The Debtors’ obligation relating to the Tubbs Preference Settlements will survive any termination of the RSA and will
be enforceable against the Debtors. In addition, the RSA provides that, upon termination of the RSA, (a) the estimation proceedings before the District Court will immediately recommence and (b) all litigation regarding the Tubbs fire, including a
determination of whether or not the Utility caused the Tubbs fire, will be determined by the District Court without any reference to any state court proceeding.
The foregoing description of the RSA does not purport to be complete and is qualified in its entirety by reference to
the RSA, a copy of which is filed as Exhibit 10.1 hereto and incorporated herein by reference.
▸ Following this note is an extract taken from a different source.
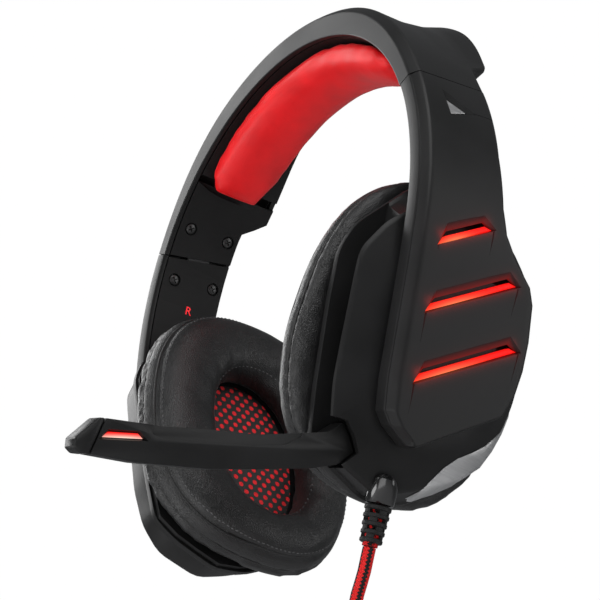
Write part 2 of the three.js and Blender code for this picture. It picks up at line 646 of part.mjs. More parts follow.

As described in the Debtors’ Quarterly Report on Form 10-Q for the quarterly period ended September 30, 2019, the
Debtors are subject to a substantial number of claims from other claimants. In addition, there can be no assurance that the Debtors will successfully consummate or implement the Amended Plan which will ultimately require a determination by the
Bankruptcy Court that the Amended Plan satisfies the requirements for confirmation set forth in the Bankruptcy Code. Further, there can be no assurance that the conditions for confirmation of the Amended Plan and to the occurrence of the Effective
Date (as defined in the Amended Plan) of the Amended Plan will be satisfied.
Restructuring Support Agreement with Holders of Insurance Subrogation Claims
As previously disclosed, the Debtors entered into a Restructuring Support Agreement dated as of September 22, 2019 among the Debtors and holders of
insurance subrogation claims identified in the Debtors’ Form 8-K filed September 26, 2019 as “Consenting Creditors,” which agreement was amended and restated on November 1, 2019 and subsequently amended on November 13, 2019 and November 18, 2019
(as amended, the “Subro RSA”).
On December 6, 2019, the Debtors entered into an amendment to the Subro RSA with the Consenting Creditors. The amendment extends the deadline for
obtaining Bankruptcy Court approval of the Subro RSA from December 6, 2019 to December 11, 2019.